Kumar, S.H.B.V.; Muydinov, R.; Maticiuc, N.; Alktash, N.; Rusu, M.; Seibertz, B.B.O.; Köbler, H.; Abate, A.; Unold, T.; Lauermann, I.; Szyszka, B.: Hollow Cathode Gas Flow Sputtering of Nickel Oxide Thin Films for Hole-Transport Layer Application in Perovskite Solar Cells. Advanced Energy & Sustainability Research 5 (2024), p. 2300201/1-11
10.1002/aesr.202300201
Open Access Version
Abstract:
Nickel oxide (NiO1+δ) is a versatile material used in various fields such as optoelectronics, spintronics, electrochemistry, and catalysis which is prepared with a wide range of deposition methods.
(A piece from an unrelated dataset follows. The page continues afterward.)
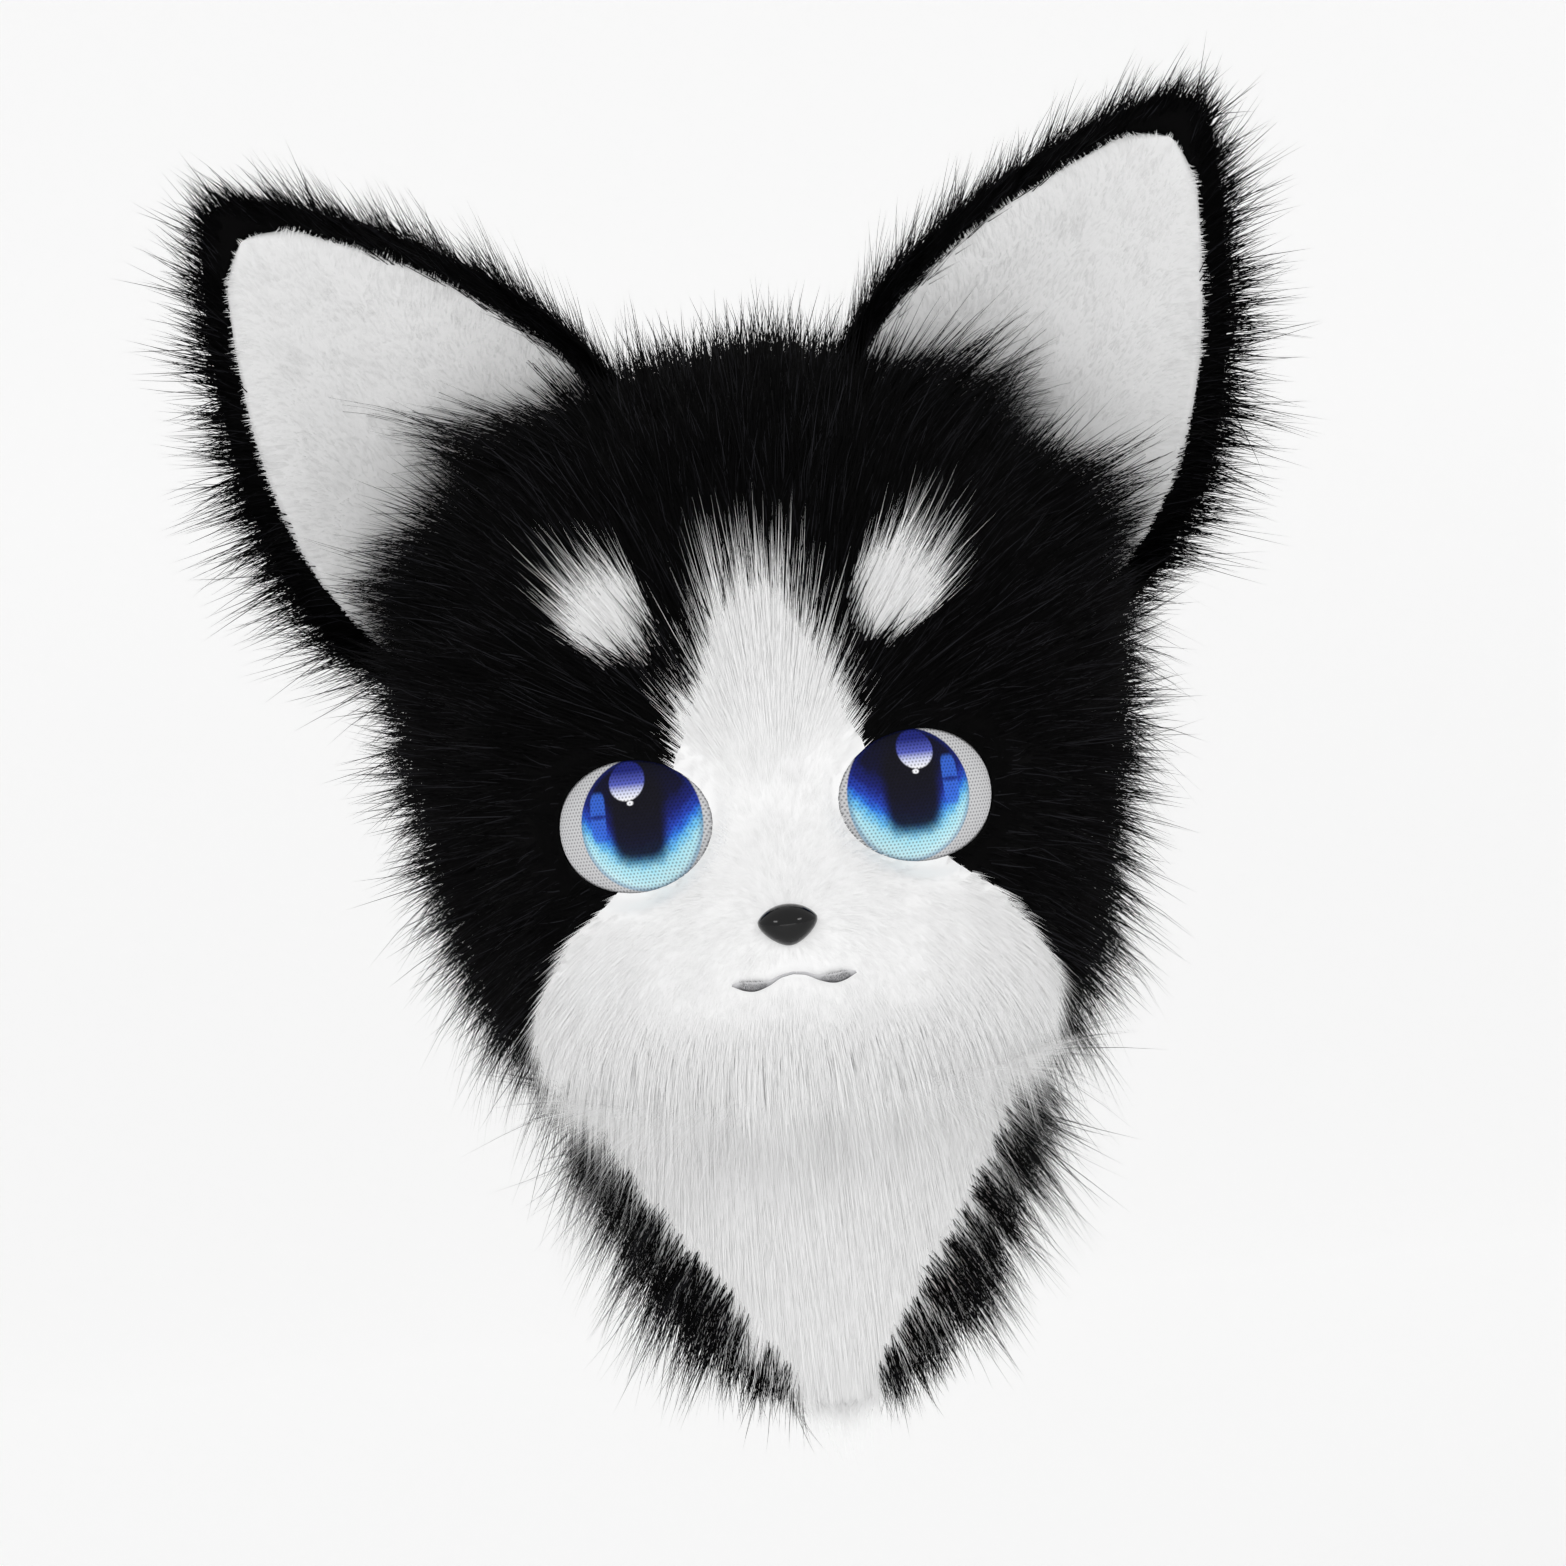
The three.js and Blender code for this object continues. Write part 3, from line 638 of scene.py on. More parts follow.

Herein, for the deposition of NiO1+δ films, the reactive gas flow sputtering (GFS) process using a metallic Ni hollow cathode is developed. This technique is distinct and has numerous advantages compared to conventional sputtering methods. The NiO1+δ films are sputtered at low temperatures (100 ºC) for various oxygen partial pressures during the GFS process. Additionally, Cu-incorporated NiO1+δ (Cu x Ni1−x O1+δ) films are obtained with 5 and 8 at% Cu. The thin films of NiO1+δ are characterized and evaluated as a hole-transporting layer (HTL) in perovskite solar cells (PSCs). The NiO1+δ devices are benchmarked against state-of-the-art self-assembled monolayers (SAM) ([2-(3,6-dimethoxy-9H-carbazol-9-yl)ethyl]phosphonic acid (also known as MeO2PACz)-based PSCs. The best-performing NiO1+δ PSC achieves an efficiency (η) of ≈16% without a passivation layer at the HTL interface and demonstrates better operational stability compared to the SAM device. The findings suggest that further optimization of GFS NiO1+δ devices can lead to higher-performing and more stable PSCs.